The required output is a word-for-word copy of the lines from the line bearing "solids = carrier.Solids" through the line bearing "bpy.context.scene.collection.objects.link(empty)", inclusive, and no other lines.

--*--

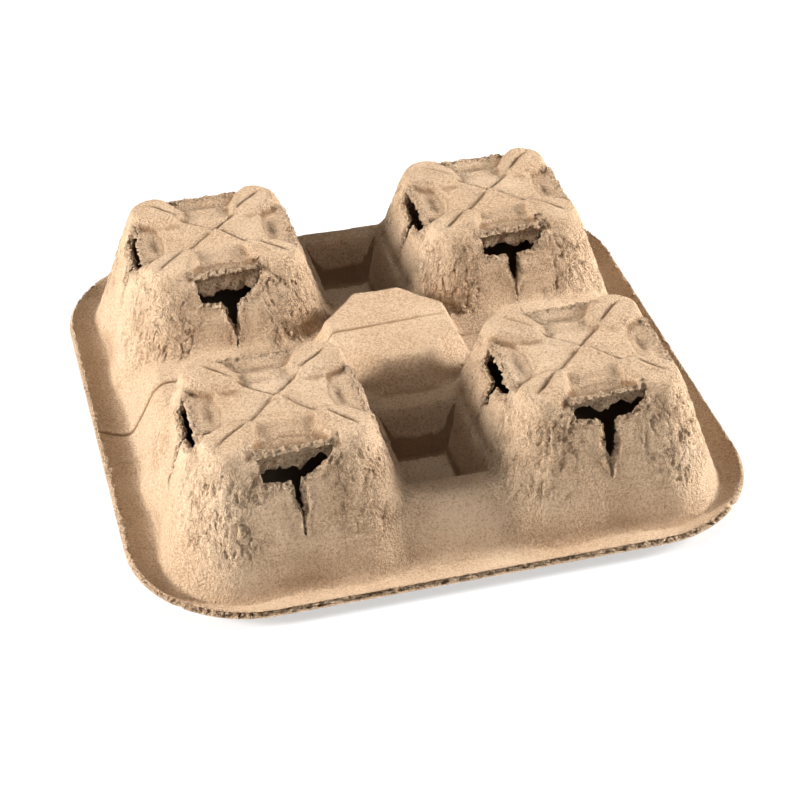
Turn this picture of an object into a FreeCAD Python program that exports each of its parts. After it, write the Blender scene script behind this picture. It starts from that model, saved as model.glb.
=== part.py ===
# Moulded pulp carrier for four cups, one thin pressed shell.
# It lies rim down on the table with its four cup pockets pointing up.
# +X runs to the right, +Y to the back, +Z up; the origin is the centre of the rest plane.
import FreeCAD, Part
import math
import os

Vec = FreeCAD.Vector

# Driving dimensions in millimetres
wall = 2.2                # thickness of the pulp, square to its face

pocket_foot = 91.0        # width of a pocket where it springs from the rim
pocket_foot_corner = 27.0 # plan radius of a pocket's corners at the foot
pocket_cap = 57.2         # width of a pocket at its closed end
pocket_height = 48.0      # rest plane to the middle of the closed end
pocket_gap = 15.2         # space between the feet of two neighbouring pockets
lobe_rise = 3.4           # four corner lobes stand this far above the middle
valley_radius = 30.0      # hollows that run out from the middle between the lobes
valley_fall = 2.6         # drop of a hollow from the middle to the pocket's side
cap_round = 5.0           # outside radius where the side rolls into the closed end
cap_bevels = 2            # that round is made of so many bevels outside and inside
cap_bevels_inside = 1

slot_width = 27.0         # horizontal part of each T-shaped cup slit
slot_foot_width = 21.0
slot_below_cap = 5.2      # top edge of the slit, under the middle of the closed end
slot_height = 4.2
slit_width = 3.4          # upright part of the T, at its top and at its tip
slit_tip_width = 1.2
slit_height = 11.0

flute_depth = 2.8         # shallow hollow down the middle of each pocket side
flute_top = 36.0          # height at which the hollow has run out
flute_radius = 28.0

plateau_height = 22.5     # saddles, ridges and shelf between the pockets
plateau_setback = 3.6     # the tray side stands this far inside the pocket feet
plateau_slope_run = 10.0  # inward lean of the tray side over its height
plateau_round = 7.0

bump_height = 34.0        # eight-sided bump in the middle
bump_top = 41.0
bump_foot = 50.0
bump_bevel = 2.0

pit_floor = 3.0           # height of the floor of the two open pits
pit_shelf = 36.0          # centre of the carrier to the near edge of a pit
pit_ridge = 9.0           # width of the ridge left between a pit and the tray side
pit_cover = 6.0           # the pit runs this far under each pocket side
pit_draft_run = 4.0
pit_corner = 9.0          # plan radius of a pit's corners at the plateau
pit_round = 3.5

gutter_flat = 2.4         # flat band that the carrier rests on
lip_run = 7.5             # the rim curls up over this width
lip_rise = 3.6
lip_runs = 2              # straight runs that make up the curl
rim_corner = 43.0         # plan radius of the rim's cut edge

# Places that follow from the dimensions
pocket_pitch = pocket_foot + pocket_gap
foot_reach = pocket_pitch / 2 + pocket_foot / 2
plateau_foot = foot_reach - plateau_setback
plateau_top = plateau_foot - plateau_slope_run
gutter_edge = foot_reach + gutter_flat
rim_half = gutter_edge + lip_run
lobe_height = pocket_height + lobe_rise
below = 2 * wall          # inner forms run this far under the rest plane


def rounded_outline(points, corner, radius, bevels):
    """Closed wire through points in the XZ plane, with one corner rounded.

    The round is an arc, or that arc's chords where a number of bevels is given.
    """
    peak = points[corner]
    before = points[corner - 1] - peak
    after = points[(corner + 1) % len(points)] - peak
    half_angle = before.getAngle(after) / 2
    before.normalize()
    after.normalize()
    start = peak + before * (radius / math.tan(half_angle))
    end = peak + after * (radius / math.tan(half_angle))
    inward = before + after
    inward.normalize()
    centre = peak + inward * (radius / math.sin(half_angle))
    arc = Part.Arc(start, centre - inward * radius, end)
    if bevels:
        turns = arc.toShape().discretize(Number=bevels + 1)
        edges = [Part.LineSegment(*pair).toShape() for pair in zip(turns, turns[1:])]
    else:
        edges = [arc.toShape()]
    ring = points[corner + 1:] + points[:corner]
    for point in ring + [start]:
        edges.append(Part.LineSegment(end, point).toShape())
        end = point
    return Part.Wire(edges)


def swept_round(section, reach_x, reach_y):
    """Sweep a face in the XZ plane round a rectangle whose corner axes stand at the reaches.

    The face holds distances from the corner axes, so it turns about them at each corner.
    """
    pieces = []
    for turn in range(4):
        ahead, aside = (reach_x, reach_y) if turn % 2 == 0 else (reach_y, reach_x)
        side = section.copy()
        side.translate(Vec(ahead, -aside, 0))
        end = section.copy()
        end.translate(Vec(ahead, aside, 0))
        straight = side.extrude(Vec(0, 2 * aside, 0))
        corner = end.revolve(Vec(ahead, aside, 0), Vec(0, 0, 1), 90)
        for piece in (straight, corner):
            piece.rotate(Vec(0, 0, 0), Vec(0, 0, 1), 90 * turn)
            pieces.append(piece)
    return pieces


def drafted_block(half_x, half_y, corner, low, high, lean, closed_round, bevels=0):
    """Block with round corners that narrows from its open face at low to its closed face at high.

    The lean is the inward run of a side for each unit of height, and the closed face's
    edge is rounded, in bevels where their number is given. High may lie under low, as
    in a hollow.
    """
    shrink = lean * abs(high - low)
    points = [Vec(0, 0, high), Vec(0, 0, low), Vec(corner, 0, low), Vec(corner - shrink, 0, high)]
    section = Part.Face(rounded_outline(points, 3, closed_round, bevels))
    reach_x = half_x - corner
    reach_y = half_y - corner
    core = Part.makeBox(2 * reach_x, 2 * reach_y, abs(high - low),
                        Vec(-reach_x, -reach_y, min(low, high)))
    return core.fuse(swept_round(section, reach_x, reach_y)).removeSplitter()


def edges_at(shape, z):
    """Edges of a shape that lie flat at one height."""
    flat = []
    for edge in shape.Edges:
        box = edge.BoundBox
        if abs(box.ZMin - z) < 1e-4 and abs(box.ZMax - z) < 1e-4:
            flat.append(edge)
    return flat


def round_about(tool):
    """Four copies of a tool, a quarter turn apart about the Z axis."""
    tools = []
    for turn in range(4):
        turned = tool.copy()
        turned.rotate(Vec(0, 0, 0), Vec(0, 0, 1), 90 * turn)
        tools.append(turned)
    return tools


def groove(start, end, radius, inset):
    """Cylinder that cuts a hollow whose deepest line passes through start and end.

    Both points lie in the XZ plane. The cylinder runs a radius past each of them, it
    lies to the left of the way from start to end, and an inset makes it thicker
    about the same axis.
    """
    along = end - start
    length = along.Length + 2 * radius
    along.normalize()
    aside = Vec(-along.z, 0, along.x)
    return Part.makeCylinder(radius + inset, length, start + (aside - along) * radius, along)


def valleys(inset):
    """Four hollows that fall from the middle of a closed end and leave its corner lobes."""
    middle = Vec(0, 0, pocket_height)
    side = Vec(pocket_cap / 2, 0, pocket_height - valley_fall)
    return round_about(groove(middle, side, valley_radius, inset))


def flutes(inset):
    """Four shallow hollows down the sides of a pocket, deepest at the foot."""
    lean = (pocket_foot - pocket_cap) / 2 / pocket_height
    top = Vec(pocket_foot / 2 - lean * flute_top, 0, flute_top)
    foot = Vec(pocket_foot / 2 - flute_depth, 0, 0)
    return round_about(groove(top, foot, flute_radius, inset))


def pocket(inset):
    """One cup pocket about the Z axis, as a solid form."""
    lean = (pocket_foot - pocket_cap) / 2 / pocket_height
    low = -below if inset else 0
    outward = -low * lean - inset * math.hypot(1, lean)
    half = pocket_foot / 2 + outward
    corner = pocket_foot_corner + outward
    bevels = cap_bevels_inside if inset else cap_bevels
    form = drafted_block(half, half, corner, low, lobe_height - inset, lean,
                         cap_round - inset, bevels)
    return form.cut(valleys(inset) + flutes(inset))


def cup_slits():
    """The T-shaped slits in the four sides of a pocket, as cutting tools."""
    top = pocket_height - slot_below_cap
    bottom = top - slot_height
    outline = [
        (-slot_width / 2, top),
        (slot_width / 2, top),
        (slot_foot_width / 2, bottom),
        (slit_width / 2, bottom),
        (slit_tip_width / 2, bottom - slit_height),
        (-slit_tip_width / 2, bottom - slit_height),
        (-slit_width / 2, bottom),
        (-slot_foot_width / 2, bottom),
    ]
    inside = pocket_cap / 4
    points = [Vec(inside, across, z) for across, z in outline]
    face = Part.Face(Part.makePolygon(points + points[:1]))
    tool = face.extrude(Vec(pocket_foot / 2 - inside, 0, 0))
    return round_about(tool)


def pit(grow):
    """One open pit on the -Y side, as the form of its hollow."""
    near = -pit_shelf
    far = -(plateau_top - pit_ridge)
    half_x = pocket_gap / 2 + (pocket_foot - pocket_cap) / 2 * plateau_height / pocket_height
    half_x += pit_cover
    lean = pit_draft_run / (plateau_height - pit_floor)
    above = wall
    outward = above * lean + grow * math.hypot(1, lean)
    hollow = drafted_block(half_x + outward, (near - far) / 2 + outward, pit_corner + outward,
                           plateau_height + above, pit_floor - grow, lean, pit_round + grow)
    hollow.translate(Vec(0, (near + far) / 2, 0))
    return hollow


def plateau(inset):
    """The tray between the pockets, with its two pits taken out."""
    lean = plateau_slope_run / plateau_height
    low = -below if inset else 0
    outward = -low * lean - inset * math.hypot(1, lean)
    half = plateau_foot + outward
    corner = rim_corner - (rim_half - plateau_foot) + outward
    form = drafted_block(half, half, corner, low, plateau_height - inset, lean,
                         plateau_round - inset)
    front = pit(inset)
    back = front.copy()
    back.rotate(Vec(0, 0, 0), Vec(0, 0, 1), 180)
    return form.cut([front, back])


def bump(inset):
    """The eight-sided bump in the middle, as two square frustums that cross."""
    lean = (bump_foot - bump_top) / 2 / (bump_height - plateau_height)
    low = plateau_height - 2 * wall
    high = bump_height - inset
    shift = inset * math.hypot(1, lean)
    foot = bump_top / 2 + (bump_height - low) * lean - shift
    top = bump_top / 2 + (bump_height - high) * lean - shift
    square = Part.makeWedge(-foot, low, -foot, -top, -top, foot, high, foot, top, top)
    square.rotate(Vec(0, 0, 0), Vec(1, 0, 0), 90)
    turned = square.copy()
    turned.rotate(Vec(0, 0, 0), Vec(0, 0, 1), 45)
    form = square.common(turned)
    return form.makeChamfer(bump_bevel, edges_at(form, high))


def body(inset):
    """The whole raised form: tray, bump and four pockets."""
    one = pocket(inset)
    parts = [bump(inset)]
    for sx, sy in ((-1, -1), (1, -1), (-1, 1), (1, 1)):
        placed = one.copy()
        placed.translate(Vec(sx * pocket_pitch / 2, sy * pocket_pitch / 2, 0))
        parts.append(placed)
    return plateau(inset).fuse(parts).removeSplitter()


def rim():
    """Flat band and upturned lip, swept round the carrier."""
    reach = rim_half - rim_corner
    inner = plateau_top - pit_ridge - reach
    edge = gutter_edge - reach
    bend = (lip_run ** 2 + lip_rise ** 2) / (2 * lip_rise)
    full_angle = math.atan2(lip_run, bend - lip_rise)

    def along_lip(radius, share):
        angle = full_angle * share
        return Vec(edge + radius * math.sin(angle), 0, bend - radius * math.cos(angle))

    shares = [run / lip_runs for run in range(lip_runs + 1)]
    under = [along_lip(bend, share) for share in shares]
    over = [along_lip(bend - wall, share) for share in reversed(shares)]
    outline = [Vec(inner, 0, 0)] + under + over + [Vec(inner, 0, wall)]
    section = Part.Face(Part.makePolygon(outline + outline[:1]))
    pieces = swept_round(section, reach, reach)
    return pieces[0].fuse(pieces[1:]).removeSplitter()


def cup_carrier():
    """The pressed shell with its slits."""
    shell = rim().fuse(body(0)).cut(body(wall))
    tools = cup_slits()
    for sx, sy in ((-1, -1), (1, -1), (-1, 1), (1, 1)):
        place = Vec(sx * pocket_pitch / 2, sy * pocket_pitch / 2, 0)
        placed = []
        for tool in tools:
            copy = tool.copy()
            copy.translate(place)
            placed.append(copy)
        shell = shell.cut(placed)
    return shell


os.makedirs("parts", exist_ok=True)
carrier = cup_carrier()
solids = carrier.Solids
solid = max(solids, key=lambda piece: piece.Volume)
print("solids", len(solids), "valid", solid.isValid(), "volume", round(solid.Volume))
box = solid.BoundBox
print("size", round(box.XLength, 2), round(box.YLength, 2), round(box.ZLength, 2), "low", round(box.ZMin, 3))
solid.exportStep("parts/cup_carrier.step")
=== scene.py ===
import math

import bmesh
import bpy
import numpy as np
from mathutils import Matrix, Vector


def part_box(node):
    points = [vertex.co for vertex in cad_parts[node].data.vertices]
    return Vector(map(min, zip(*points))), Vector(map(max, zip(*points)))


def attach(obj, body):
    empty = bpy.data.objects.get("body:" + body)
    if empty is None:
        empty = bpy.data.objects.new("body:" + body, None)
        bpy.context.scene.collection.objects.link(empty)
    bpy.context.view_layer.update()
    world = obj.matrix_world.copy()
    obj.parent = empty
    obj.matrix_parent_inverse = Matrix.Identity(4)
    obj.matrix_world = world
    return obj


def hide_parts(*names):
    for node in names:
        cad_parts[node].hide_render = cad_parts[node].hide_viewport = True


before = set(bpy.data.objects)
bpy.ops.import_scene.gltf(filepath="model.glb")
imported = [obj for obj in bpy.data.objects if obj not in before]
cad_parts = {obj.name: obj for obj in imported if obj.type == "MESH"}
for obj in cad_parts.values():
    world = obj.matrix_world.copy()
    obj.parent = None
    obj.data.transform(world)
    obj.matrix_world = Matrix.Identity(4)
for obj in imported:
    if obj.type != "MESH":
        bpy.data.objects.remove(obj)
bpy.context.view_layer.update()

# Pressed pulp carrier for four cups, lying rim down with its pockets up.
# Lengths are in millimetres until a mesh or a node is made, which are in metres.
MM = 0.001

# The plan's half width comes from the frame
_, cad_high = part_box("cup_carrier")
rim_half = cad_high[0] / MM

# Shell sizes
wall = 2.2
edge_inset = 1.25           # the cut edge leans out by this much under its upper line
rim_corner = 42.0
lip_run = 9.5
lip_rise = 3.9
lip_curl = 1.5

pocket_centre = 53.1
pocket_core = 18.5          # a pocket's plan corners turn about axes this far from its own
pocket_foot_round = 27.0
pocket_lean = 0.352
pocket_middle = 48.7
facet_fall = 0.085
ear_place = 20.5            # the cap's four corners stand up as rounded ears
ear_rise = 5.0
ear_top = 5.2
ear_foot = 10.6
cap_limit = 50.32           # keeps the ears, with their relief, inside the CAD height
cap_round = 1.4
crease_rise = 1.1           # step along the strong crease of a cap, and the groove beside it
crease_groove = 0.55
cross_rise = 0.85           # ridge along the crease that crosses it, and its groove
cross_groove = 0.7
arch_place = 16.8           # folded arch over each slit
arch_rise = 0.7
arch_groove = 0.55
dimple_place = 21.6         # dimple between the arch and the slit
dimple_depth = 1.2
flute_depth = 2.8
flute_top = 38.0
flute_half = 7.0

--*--

* **Result for this exercise**
solids = carrier.Solids
solid = max(solids, key=lambda piece: piece.Volume)
print("solids", len(solids), "valid", solid.isValid(), "volume", round(solid.Volume))
box = solid.BoundBox
print("size", round(box.XLength, 2), round(box.YLength, 2), round(box.ZLength, 2), "low", round(box.ZMin, 3))
solid.exportStep("parts/cup_carrier.step")
=== scene.py ===
import math

import bmesh
import bpy
import numpy as np
from mathutils import Matrix, Vector


def part_box(node):
    points = [vertex.co for vertex in cad_parts[node].data.vertices]
    return Vector(map(min, zip(*points))), Vector(map(max, zip(*points)))


def attach(obj, body):
    empty = bpy.data.objects.get("body:" + body)
    if empty is None:
        empty = bpy.data.objects.new("body:" + body, None)
        bpy.context.scene.collection.objects.link(empty)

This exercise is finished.